Preheat oven to 400 degrees. Put all dry ingredients in bowl, including fresh herbs. Cut in 1/4 cup of butter until crumbly. Add milk and molasses. Work into dough. Roll out on floured surface and cut into squares or use cookie cutter to make shapes. Transfer to lightly greased baking sheet. Bake for 10 minutes.

I thought, after I rolled them out and cut them, that they needed a sprinkling of Parmesan cheese. I shook some cheese over the crackers already on the baking sheet, but that wastes all the Parmesan that falls between the crackers. For the second batch, I sprinkled the Parmesan on the counter and lightly pressed each cracker into the cheese before placing them, cheese side up, on a lightly greased baking sheet.

After 10 minutes in the oven, you should have a couple dozen crispy crackers. Unless you’re me, and you forget to turn the oven timer on, at which point the smell of slightly overdone crackers will sneak up your nose and alert your brain to the fact that all your hard work is about to burn up. I took them out of the oven posthaste and tilted them all at once onto the counter. They were not burnt, though all the stars were a bit dark around the edges. I tasted one while it was still uncomfortably hot to touch. Not too bad, especially if the near-burnt taste could be disguised with cheese. My daughter wandered through the kitchen, snagged a handful and declared them “pretty OK.”

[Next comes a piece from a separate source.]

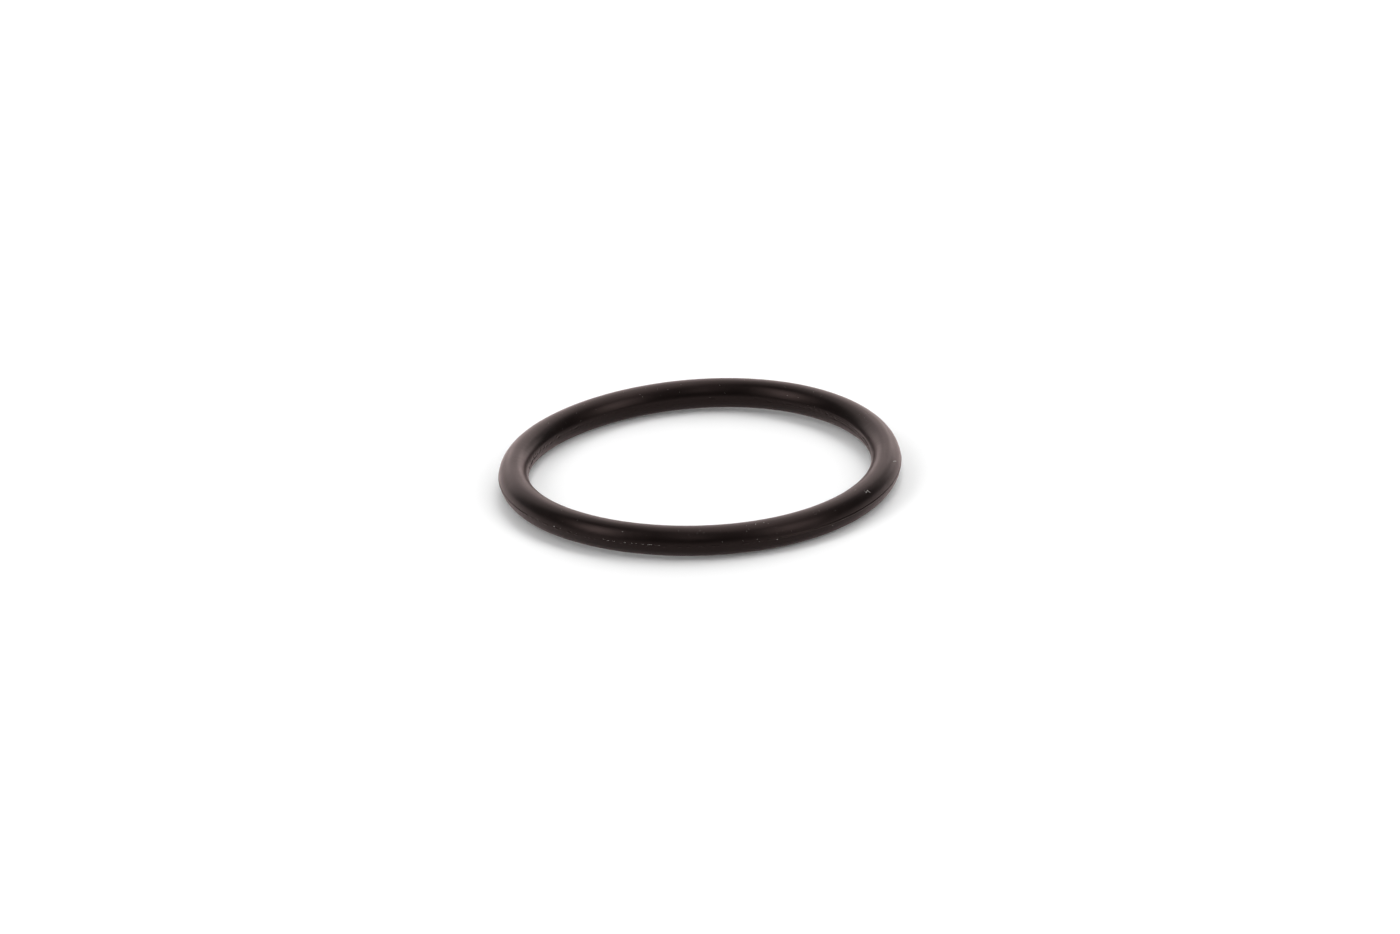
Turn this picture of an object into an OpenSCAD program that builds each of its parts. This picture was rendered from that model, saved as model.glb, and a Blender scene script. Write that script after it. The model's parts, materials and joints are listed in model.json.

Could you go out and buy your own crackers? Yes, and they will likely taste better than these. But as I was standing in my kitchen chopping fragrant herbs and getting my hands covered in flour, rolling out dough and cutting out cute little star-shapes, I felt a shimmer of happiness come gleaming through the black cracks in my mind. It had been a challenging week on a few counts but making my own crackers restored my equilibrium. That’s why people make things from scratch, I suppose — not because the results are better, but because the process is satisfying. When our brains are tired, our hands give us energy.

And guess what I had for dinner? Crackers and cheese.